Da qualche tempo la maggior parte dei cittadini al solo sentire la parola “politica” viene assalita da un attacco di orticaria. Lo dimostrano le percentuali sempre più basse di elettori che si recano alle urne in occasione di una votazione. Le ultime in ordine di tempo, siano esse europee, nazionali o locali, hanno visto aumentare ancora di più l’astensione e questo perchè gli elettori non si sentono più rappresentati dalla politica di quei partiti che per cinquant’anni, seppure a fasi alterne, hanno tenuto nelle proprie mani le redini della vita pubblica italiana.
Vivendo noi in una Repubblica basata sulla rappresentanza democratica viene facile capire perché oggi ci troviamo in una situazione di grande smarrimento e confusione le cui cause, un po’ troppo superficialmente vengono additate e limitate al “populismo”.
Ma cosa sarà mai questo populismo?
La settimana scorsa abbiamo parlato di come la politica delle ideologie del novecento sia arrivata al capolinea e sia necessario un percorso nuovo, tutto da inventare, in grado di re-incanalare una società globale, multi-etnica e multi-culturale, verso un futuro di pace e di benessere per tutti.
Non possiamo infatti dimenticare che nel corso del secolo breve ci sono state due sanguinosissime guerre mondiali e innumerevoli conflitti più circoscritti, ma non meno devastanti e oggi, ad inizio di terzo millennio, siamo di fronte ad un quadro generale di instabilità e di insicurezza come non mai dove i focolai di guerra sono innumerevoli e spesso sconosciuti grazie al disinteresse dei media e di chi da questa situazione si è arricchito accumulando patrimoni smisurati.
Se non la politica chi dovrebbe avere la capacità di mediare, ascoltare, discutere per disinnescare sul nascere nuove tensioni e nuovi conflitti?

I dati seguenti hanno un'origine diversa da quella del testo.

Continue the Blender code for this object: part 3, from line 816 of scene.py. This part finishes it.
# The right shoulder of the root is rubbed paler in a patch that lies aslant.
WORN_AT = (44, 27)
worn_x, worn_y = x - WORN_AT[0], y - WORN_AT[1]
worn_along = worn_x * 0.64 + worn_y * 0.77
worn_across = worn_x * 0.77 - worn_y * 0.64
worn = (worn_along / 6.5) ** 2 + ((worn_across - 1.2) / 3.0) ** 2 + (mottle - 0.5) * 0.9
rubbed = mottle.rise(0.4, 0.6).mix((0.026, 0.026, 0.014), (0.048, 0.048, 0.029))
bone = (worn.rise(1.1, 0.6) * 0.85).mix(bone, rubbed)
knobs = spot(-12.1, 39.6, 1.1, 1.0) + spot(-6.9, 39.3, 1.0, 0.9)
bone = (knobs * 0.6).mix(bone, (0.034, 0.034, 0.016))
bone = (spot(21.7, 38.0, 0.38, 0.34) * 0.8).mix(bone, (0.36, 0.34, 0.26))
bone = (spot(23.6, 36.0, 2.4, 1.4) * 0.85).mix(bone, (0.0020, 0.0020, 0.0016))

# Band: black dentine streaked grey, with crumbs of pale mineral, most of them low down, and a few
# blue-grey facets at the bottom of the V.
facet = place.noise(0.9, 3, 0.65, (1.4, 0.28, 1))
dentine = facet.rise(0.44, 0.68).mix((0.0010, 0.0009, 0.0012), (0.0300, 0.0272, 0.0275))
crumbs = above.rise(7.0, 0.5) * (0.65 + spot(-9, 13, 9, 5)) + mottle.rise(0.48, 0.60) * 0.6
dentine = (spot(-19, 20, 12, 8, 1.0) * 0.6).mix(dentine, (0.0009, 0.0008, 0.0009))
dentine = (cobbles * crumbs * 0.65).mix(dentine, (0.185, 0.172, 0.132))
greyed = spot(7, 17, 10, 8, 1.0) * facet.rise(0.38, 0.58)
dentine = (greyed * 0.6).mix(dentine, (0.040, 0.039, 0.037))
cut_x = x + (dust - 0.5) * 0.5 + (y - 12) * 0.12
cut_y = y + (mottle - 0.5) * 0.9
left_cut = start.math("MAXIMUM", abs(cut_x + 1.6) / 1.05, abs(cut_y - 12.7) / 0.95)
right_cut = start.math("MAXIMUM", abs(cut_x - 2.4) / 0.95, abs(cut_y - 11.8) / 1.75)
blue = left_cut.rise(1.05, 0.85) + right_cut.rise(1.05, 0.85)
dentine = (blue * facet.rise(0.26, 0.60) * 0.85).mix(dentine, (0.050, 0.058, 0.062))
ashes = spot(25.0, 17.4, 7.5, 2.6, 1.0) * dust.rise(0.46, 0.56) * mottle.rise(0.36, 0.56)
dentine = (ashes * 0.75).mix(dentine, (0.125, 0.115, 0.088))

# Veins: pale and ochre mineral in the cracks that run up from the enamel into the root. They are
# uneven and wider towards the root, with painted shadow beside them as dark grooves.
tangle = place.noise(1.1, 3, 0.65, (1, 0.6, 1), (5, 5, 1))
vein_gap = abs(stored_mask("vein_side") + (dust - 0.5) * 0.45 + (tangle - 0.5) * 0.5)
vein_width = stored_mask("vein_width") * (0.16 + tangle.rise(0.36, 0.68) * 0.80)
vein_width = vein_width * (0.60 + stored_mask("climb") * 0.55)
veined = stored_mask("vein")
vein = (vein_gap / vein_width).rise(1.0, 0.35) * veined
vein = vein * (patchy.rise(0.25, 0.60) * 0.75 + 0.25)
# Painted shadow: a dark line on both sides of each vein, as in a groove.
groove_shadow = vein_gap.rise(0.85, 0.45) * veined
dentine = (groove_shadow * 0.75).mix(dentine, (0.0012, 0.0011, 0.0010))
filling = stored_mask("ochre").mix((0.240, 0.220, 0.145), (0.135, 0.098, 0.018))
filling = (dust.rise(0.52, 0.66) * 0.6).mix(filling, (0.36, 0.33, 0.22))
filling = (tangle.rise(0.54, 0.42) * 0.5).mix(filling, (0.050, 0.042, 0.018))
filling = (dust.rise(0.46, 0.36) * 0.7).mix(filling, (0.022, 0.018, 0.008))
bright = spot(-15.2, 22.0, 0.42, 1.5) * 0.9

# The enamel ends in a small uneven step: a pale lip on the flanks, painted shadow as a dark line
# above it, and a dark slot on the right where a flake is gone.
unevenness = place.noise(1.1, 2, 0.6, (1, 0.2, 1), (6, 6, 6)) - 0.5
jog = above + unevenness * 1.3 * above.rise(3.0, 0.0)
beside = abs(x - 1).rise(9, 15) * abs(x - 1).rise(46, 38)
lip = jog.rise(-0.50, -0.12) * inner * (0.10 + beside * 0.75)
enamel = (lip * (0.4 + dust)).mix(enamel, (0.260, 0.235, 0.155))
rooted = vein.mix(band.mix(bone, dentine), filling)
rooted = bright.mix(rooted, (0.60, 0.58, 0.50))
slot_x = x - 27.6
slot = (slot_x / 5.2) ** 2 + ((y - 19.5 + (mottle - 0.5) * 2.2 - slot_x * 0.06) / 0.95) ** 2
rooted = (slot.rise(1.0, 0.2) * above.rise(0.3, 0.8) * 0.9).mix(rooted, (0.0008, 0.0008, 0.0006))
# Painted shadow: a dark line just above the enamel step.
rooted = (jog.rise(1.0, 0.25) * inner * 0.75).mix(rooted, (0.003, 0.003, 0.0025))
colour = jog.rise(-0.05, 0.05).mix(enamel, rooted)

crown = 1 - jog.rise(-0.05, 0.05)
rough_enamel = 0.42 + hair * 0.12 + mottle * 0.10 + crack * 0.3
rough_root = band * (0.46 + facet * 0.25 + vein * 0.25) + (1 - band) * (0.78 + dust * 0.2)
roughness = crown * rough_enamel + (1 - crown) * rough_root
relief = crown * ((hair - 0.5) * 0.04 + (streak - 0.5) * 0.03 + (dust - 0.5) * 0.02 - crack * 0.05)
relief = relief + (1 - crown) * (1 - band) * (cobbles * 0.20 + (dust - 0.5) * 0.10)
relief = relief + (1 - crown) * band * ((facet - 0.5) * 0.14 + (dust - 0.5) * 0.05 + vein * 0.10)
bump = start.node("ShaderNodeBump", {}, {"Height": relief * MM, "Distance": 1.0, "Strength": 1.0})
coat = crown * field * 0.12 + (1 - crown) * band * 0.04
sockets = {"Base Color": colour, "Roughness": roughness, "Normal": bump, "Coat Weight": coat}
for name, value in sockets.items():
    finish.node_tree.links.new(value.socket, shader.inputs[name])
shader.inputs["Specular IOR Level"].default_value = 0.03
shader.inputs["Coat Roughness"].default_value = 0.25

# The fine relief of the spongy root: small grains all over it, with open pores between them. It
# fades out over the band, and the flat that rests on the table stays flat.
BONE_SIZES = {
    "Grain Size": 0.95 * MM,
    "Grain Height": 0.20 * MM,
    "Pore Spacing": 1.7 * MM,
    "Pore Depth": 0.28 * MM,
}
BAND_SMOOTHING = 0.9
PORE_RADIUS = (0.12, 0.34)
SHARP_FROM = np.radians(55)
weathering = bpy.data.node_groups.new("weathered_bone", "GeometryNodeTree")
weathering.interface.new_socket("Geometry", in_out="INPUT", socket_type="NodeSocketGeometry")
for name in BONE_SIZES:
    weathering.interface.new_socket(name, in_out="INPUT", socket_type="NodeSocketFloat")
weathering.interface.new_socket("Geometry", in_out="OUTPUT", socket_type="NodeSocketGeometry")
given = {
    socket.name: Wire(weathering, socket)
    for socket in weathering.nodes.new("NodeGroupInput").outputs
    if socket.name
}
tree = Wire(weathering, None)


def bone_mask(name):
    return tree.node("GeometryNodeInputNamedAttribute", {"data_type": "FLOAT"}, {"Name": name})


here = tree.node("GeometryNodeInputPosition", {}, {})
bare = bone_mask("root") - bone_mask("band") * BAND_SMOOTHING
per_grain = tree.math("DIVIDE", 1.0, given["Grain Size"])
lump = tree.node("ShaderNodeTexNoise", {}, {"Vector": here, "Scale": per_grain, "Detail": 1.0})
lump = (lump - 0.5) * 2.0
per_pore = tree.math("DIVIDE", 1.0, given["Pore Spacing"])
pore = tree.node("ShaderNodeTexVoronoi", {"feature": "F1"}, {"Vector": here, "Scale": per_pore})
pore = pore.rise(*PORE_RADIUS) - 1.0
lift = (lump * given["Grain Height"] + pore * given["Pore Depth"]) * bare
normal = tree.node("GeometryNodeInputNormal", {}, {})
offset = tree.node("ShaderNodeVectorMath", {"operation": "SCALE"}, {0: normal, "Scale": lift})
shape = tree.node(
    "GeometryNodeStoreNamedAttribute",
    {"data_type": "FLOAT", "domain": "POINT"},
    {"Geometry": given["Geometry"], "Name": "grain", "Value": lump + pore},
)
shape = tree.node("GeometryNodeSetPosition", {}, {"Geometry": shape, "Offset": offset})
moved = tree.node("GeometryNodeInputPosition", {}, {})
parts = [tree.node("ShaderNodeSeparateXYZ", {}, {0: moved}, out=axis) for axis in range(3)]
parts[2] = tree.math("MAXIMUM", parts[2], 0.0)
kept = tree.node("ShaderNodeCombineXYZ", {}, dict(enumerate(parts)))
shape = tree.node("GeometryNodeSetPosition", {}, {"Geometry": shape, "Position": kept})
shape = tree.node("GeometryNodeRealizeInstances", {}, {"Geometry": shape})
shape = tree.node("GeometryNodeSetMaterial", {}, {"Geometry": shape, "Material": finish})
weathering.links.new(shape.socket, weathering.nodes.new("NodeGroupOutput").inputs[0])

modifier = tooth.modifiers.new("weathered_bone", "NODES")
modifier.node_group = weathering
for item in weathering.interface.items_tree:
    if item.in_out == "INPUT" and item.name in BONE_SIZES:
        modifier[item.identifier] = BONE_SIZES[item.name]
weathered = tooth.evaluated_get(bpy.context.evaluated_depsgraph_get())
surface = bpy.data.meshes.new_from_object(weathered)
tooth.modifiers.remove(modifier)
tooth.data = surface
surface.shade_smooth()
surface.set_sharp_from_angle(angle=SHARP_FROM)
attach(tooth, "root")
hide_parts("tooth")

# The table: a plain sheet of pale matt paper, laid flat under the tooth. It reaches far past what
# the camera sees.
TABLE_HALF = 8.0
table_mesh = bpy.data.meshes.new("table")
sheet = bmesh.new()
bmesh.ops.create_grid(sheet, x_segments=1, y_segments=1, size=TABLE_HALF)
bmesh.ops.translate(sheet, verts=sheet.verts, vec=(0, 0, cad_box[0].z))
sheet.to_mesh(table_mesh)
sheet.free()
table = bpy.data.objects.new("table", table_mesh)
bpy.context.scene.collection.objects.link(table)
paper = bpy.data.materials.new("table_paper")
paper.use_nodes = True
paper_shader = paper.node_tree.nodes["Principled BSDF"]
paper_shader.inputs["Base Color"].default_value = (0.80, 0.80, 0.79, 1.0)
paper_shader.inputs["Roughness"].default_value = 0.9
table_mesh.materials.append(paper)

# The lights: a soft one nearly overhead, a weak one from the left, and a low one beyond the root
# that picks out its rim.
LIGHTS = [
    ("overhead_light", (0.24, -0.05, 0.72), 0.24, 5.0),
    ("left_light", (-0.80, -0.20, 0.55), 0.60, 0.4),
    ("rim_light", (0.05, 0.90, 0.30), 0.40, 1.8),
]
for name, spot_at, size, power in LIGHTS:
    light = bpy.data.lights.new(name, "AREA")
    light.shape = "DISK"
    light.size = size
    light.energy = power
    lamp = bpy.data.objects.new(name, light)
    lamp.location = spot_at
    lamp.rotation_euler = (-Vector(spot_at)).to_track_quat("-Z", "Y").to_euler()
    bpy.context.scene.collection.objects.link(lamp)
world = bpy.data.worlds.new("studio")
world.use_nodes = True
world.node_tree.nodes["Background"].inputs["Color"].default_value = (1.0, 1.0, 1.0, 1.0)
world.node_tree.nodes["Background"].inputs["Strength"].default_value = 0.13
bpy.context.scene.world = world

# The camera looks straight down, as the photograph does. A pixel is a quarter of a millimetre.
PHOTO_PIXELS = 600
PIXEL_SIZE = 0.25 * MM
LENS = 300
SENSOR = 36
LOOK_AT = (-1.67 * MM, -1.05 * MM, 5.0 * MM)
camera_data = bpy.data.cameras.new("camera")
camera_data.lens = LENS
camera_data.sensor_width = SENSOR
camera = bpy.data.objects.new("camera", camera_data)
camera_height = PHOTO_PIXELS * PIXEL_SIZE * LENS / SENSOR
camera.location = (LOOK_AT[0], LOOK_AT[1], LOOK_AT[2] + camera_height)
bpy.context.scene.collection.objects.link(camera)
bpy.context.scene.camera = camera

Nella campagna elettorale per le amministrative abbiamo ripetuto fino allo sfinimento che il nostro essere l’unica lista realmente civica in competizione ci differenziava dalle altre forze politiche, ognuna delle quali faceva/fa riferimento a partiti o movimenti nazionali. E’ chiaro che quando si fa parte di un raggruppamento a livello nazionale, organizzato gerarchicamente, gli amministratori locali che ne fanno parte sono in qualche modo vincolati agli “ordini superiori” che arrivano dalle sedi regionali piuttosto che da quelle romane.

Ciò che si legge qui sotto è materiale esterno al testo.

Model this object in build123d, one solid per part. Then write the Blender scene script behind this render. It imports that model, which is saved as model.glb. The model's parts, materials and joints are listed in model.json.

Per una forza civica come la nostra la battaglia, soprattutto comunicativa, è molto ardua non avendo a disposizione le risorse necessarie per raggiungere ogni singolo cittadino in maniera tale da potergli spiegare le proprie idee e i propri progetti per la città. Questo ha fatto sì che i votanti, peraltro sempre meno, nell’ultima tornata elettorale non se la sono sentita di premiare con convinzione un gruppo basato sul civismo come il nostro, che ha comunque ottenuto un ottimo risultato, e si sono rifugiati ancora una volta nelle forze politiche tradizionali portando al ballottaggio il centro-destra e il centro-sinistra. L’esito delle votazioni tutti lo conoscono ed ha premiato la coalizione di centro-destra che ha saputo convincere la maggioranza degli elettori con la promessa di un radicale cambiamento rispetto alle amministrazioni degli ultimi lustri tutte a trazione PD.

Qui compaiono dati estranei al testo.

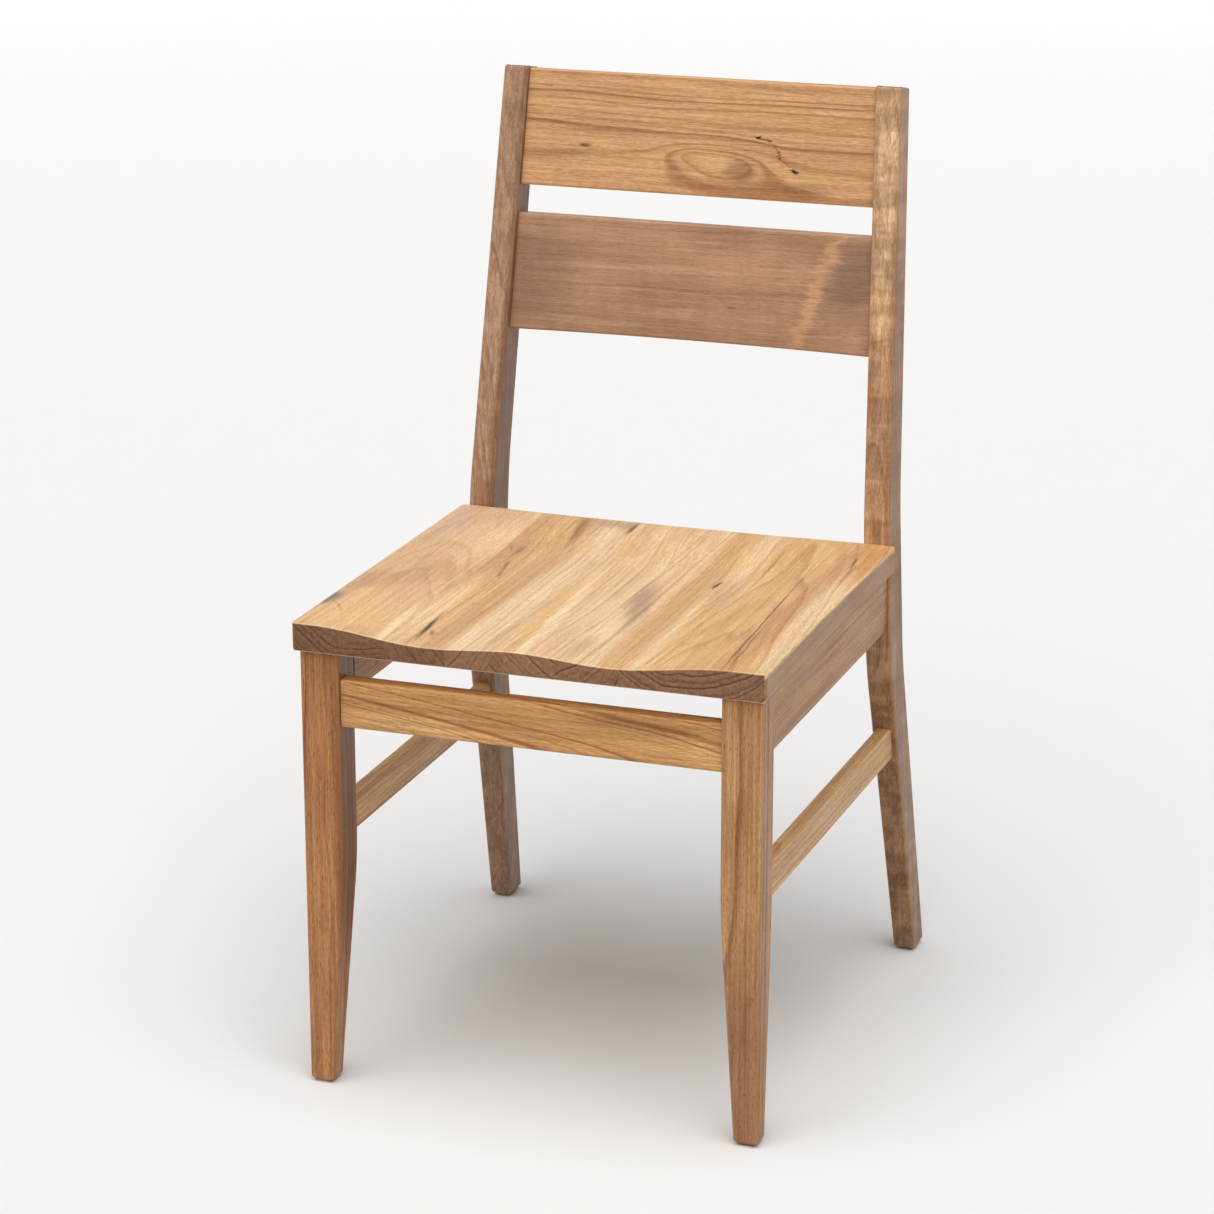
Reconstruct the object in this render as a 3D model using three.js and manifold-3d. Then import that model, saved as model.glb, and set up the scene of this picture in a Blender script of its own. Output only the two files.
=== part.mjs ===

Nell’assembla dei comuni del Consorzio socio-assistenziale IN.RE.TE. di giovedì scorso il Sindaco di Ivrea, nonostante l’ormai famosa bocciatura della mozione sul tema migranti, ha votato a favore del rinnovo del Protocollo con la Prefettura. Procedura innovativa, quest’ultima, che poggia su quel sistema di accoglienza diffusa che aiuta a superare eccessive concentrazioni di persone in un singolo Comune. Fortunatamente ha prevalso il buon senso e se l’obiettivo di tutti era quello del rinnovo ora si può e si deve guardare avanti per affrontare i problemi reali che attanagliano la città perché, torniamo a ribadirlo con forza, quello dei migranti e dell’accoglienza a Ivrea e nel territorio non è un problema. Come abbiamo già scritto anche la scorsa settimana servirebbe oggi un periodo di transizione capace di andare oltre le ideologie tipiche di partiti che spesso confondono i diversi livelli di governance. Per amministrare bene una città non serve subire imposizioni dall’alto da parte di partiti nazionali impegnati su tematiche generali, a volte addirittura globali, che nulla hanno a che vedere con i bisogni quotidiani dei residenti. Un ente locale ha problematiche diverse da quelle relative allo Stato centrale ed anche i processi di analisi, elaborazione, soluzione dei problemi si dovrebbero muovere all’interno di un perimetro circoscritto e dinamico all’interno del quale i condizionamenti superiori non dovrebbero esistere indipendentemente dal far parte della maggioranza o della minoranza.